> [WORK INSTRUCTIONS] Copy out all of the material exactly as presented.

> [DATASET SECTION]
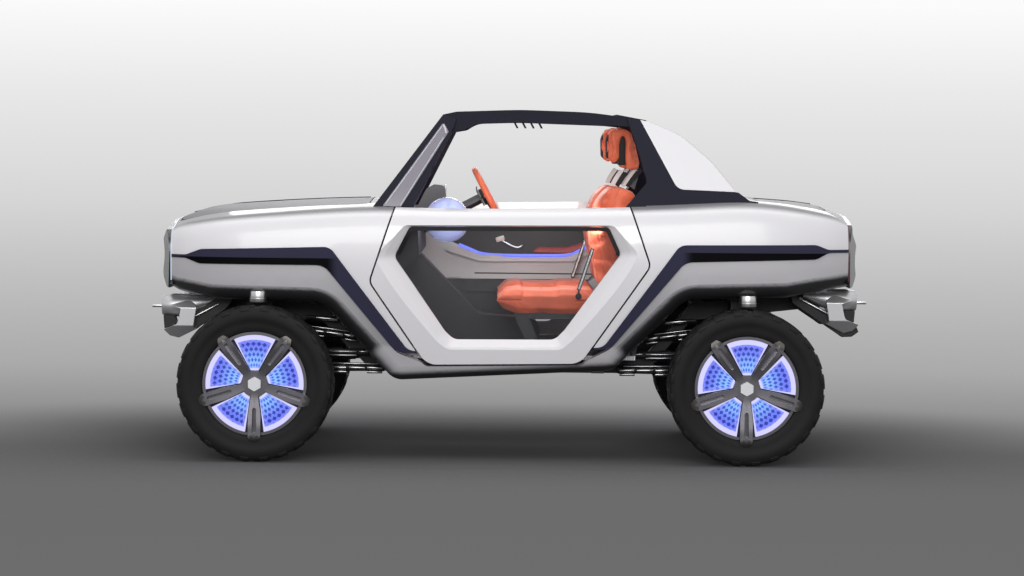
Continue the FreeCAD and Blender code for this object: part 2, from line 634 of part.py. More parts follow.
def knuckle():
    x = FRONT_AXLE_X
    block = box(x - 34, x + 34, 580, MOTOR_Y, AXLE_Z - KNUCKLE_HALF_Z, AXLE_Z + KNUCKLE_HALF_Z)
    pin_half = KNUCKLE_HALF_Z + EAR_GAP + 18
    pin = rod((x, KINGPIN_Y, AXLE_Z - pin_half), (x, KINGPIN_Y, AXLE_Z + pin_half), 10)
    return fuse([block, pin] + hub_parts(x))


def running_gear():
    for end in ENDS:
        pieces(f"{end}_suspension", suspension(end))
    for side in SIDES:
        pieces(f"knuckle_{side}", on_side(knuckle(), side))


# Wheels

def tyre():
    half = TYRE_W / 2
    return turned([(RIM_R, -84, 0), (300, -half, 40), (340, -half, 30), (TYRE_R, -84, 26), (TYRE_R, 84, 26), (342, half, 30),
                   (306, half, 30), (RIM_R, 84, 0)])


def spoke_outline():
    return [(40, -14, 0), (110, -24, 10), (150, -SPOKE_HALF, 20), (SPOKE_TIP_R - 22, -SPOKE_HALF, 10), (SPOKE_TIP_R, -15, 8),
            (SPOKE_TIP_R, 15, 8), (SPOKE_TIP_R - 22, SPOKE_HALF, 10), (150, SPOKE_HALF, 20), (110, 24, 10), (40, 14, 0)]


def wheel_plan(points, low, high):
    """An outline in the wheel's plane, first axis along the spoke, pushed outboard."""
    return prism([(u, -v, r) for u, v, r in points], low, high, "xz")


def rim():
    inner = RIM_R - BARREL_WALL
    barrel = turned([(inner, -84, 0), (RIM_R, -84, 0), (RIM_R, 84, 0), (inner, 84, 0)])
    plate = rod((0, 48, 0), (0, 60, 0), inner + 1)
    hub = rod((0, -18, 0), (0, 88, 0), HUB_R)
    bore = rod((0, -30, 0), (0, 56, 0), SPINDLE_R + SHAFT_CLEARANCE)
    envelope = turned([(0, 55, 0), (0, 90, 0), (60, 90, 0), (200, 105, 0), (258, 107, 0), (280, 101, 0), (280, 99, 0),
                       (244, 96, 0), (236, 55, 0)])
    spoke = wheel_plan(spoke_outline(), 50, 110).common(envelope)
    slot = wheel_plan([(112, -9, 8), (232, -11, 10), (232, 11, 10), (112, 9, 8)], 74, 120)
    spoke = spoke.cut(slot)
    spokes = [spoke.rotated(V(0, 0, 0), Y_AXIS, 90 + 360 / SPOKES * i) for i in range(SPOKES)]
    cap = prism([(34 * math.cos(math.radians(60 * i + 30)), 34 * math.sin(math.radians(60 * i + 30)), 3)
                 for i in range(6)], 80, 98)
    return fuse([barrel, plate, hub] + spokes + [cap]).cut(bore)


def light_sector(inner_r, outer_r, inner_half, outer_half, low, high):
    """One of the five lit panels, pointing along the first axis."""
    a = (inner_r, inner_half)
    reach = math.sqrt(outer_r ** 2 - outer_half ** 2)
    start = V(reach, low, -outer_half)
    end = V(reach, low, outer_half)
    arc = Part.Arc(start, V(outer_r, low, 0), end).toShape()
    inner_end = V(a[0], low, a[1])
    inner_start = V(a[0], low, -a[1])
    edges = [arc, Part.LineSegment(end, inner_end).toShape(), Part.LineSegment(inner_end, inner_start).toShape(),
             Part.LineSegment(inner_start, start).toShape()]
    return Part.Face(Part.Wire(edges)).extrude(V(0, high - low, 0))


def wheel_light():
    frame = light_sector(64, 229, 18, 96, 60, 86)
    pocket = light_sector(82, 206, 16, 70, 74, 90)
    panel = frame.cut(pocket)
    step = 360 / SPOKES
    return Part.makeCompound([panel.rotated(V(0, 0, 0), Y_AXIS, -90 + step * i) for i in range(SPOKES)])


def wheels():
    made = {"tyre": tyre(), "rim": rim(), "wheel_light": wheel_light()}
    for end, x in (("front", FRONT_AXLE_X), ("rear", REAR_AXLE_X)):
        for side, sign in SIDES.items():
            for name, shape in made.items():
                placed = on_side(shape.translated(V(x, WHEEL_Y, AXLE_Z)), side)
                pieces(f"{name}_{end}_{side}", placed)


def main():
    shells = nose_and_tail()
    lids()
    rails = side_rails()
    side_trims()
    doors()
    door_lining()
    end_faces()
    bumpers()
    greenhouse(shells)
    glazing()
    cabin()
    seats()
    steering_wheel()
    ladder_frame(rails)
    running_gear()
    wheels()


main()
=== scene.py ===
"""Looks of the open two-seat dune buggy: finishes for every fixed part, and the shaped pieces over some of them."""
import math
from contextlib import contextmanager

import bpy
from bpy.props import FloatProperty, FloatVectorProperty, PointerProperty
from mathutils import Matrix, Vector


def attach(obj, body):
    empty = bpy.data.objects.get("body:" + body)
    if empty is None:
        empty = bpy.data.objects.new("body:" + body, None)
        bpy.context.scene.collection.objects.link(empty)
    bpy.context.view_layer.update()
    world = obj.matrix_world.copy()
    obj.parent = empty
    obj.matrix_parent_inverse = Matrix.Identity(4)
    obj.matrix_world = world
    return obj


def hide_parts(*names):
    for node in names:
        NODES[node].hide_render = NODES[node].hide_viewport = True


bl_info = {
    "name": "Dune buggy looks",
    "version": (1, 0, 0),
    "blender": (4, 5, 0),
    "location": "3D View > Sidebar > Buggy",
    "description": "Finishes and shaped pieces of an open two-seat dune buggy",
    "category": "Object",
}

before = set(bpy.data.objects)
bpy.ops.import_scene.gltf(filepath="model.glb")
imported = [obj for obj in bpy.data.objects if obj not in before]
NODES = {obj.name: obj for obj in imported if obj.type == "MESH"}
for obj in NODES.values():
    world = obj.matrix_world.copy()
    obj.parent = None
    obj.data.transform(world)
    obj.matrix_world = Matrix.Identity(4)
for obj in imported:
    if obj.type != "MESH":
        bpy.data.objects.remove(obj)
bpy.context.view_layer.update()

SIDES = {"left": 1, "right": -1}
AXLES = {"front": 1.190, "rear": -1.115}
WHEELS = [(end, side) for end in AXLES for side in SIDES]
WHEEL_Y = 0.715
AXLE_Z = 0.368
SEAT_Y = 0.350


# Shader expressions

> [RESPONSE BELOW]
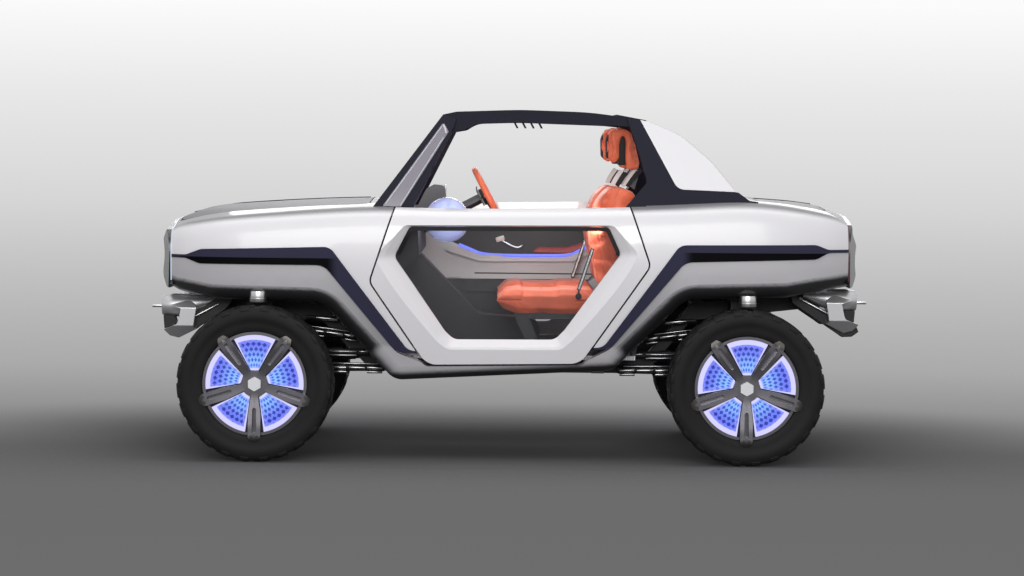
Continue the FreeCAD and Blender code for this object: part 2, from line 634 of part.py. More parts follow.
def knuckle():
    x = FRONT_AXLE_X
    block = box(x - 34, x + 34, 580, MOTOR_Y, AXLE_Z - KNUCKLE_HALF_Z, AXLE_Z + KNUCKLE_HALF_Z)
    pin_half = KNUCKLE_HALF_Z + EAR_GAP + 18
    pin = rod((x, KINGPIN_Y, AXLE_Z - pin_half), (x, KINGPIN_Y, AXLE_Z + pin_half), 10)
    return fuse([block, pin] + hub_parts(x))


def running_gear():
    for end in ENDS:
        pieces(f"{end}_suspension", suspension(end))
    for side in SIDES:
        pieces(f"knuckle_{side}", on_side(knuckle(), side))


# Wheels

def tyre():
    half = TYRE_W / 2
    return turned([(RIM_R, -84, 0), (300, -half, 40), (340, -half, 30), (TYRE_R, -84, 26), (TYRE_R, 84, 26), (342, half, 30),
                   (306, half, 30), (RIM_R, 84, 0)])


def spoke_outline():
    return [(40, -14, 0), (110, -24, 10), (150, -SPOKE_HALF, 20), (SPOKE_TIP_R - 22, -SPOKE_HALF, 10), (SPOKE_TIP_R, -15, 8),
            (SPOKE_TIP_R, 15, 8), (SPOKE_TIP_R - 22, SPOKE_HALF, 10), (150, SPOKE_HALF, 20), (110, 24, 10), (40, 14, 0)]


def wheel_plan(points, low, high):
    """An outline in the wheel's plane, first axis along the spoke, pushed outboard."""
    return prism([(u, -v, r) for u, v, r in points], low, high, "xz")


def rim():
    inner = RIM_R - BARREL_WALL
    barrel = turned([(inner, -84, 0), (RIM_R, -84, 0), (RIM_R, 84, 0), (inner, 84, 0)])
    plate = rod((0, 48, 0), (0, 60, 0), inner + 1)
    hub = rod((0, -18, 0), (0, 88, 0), HUB_R)
    bore = rod((0, -30, 0), (0, 56, 0), SPINDLE_R + SHAFT_CLEARANCE)
    envelope = turned([(0, 55, 0), (0, 90, 0), (60, 90, 0), (200, 105, 0), (258, 107, 0), (280, 101, 0), (280, 99, 0),
                       (244, 96, 0), (236, 55, 0)])
    spoke = wheel_plan(spoke_outline(), 50, 110).common(envelope)
    slot = wheel_plan([(112, -9, 8), (232, -11, 10), (232, 11, 10), (112, 9, 8)], 74, 120)
    spoke = spoke.cut(slot)
    spokes = [spoke.rotated(V(0, 0, 0), Y_AXIS, 90 + 360 / SPOKES * i) for i in range(SPOKES)]
    cap = prism([(34 * math.cos(math.radians(60 * i + 30)), 34 * math.sin(math.radians(60 * i + 30)), 3)
                 for i in range(6)], 80, 98)
    return fuse([barrel, plate, hub] + spokes + [cap]).cut(bore)


def light_sector(inner_r, outer_r, inner_half, outer_half, low, high):
    """One of the five lit panels, pointing along the first axis."""
    a = (inner_r, inner_half)
    reach = math.sqrt(outer_r ** 2 - outer_half ** 2)
    start = V(reach, low, -outer_half)
    end = V(reach, low, outer_half)
    arc = Part.Arc(start, V(outer_r, low, 0), end).toShape()
    inner_end = V(a[0], low, a[1])
    inner_start = V(a[0], low, -a[1])
    edges = [arc, Part.LineSegment(end, inner_end).toShape(), Part.LineSegment(inner_end, inner_start).toShape(),
             Part.LineSegment(inner_start, start).toShape()]
    return Part.Face(Part.Wire(edges)).extrude(V(0, high - low, 0))


def wheel_light():
    frame = light_sector(64, 229, 18, 96, 60, 86)
    pocket = light_sector(82, 206, 16, 70, 74, 90)
    panel = frame.cut(pocket)
    step = 360 / SPOKES
    return Part.makeCompound([panel.rotated(V(0, 0, 0), Y_AXIS, -90 + step * i) for i in range(SPOKES)])


def wheels():
    made = {"tyre": tyre(), "rim": rim(), "wheel_light": wheel_light()}
    for end, x in (("front", FRONT_AXLE_X), ("rear", REAR_AXLE_X)):
        for side, sign in SIDES.items():
            for name, shape in made.items():
                placed = on_side(shape.translated(V(x, WHEEL_Y, AXLE_Z)), side)
                pieces(f"{name}_{end}_{side}", placed)


def main():
    shells = nose_and_tail()
    lids()
    rails = side_rails()
    side_trims()
    doors()
    door_lining()
    end_faces()
    bumpers()
    greenhouse(shells)
    glazing()
    cabin()
    seats()
    steering_wheel()
    ladder_frame(rails)
    running_gear()
    wheels()


main()
=== scene.py ===
"""Looks of the open two-seat dune buggy: finishes for every fixed part, and the shaped pieces over some of them."""
import math
from contextlib import contextmanager

import bpy
from bpy.props import FloatProperty, FloatVectorProperty, PointerProperty
from mathutils import Matrix, Vector


def attach(obj, body):
    empty = bpy.data.objects.get("body:" + body)
    if empty is None:
        empty = bpy.data.objects.new("body:" + body, None)
        bpy.context.scene.collection.objects.link(empty)
    bpy.context.view_layer.update()
    world = obj.matrix_world.copy()
    obj.parent = empty
    obj.matrix_parent_inverse = Matrix.Identity(4)
    obj.matrix_world = world
    return obj


def hide_parts(*names):
    for node in names:
        NODES[node].hide_render = NODES[node].hide_viewport = True


bl_info = {
    "name": "Dune buggy looks",
    "version": (1, 0, 0),
    "blender": (4, 5, 0),
    "location": "3D View > Sidebar > Buggy",
    "description": "Finishes and shaped pieces of an open two-seat dune buggy",
    "category": "Object",
}

before = set(bpy.data.objects)
bpy.ops.import_scene.gltf(filepath="model.glb")
imported = [obj for obj in bpy.data.objects if obj not in before]
NODES = {obj.name: obj for obj in imported if obj.type == "MESH"}
for obj in NODES.values():
    world = obj.matrix_world.copy()
    obj.parent = None
    obj.data.transform(world)
    obj.matrix_world = Matrix.Identity(4)
for obj in imported:
    if obj.type != "MESH":
        bpy.data.objects.remove(obj)
bpy.context.view_layer.update()

SIDES = {"left": 1, "right": -1}
AXLES = {"front": 1.190, "rear": -1.115}
WHEELS = [(end, side) for end in AXLES for side in SIDES]
WHEEL_Y = 0.715
AXLE_Z = 0.368
SEAT_Y = 0.350


# Shader expressions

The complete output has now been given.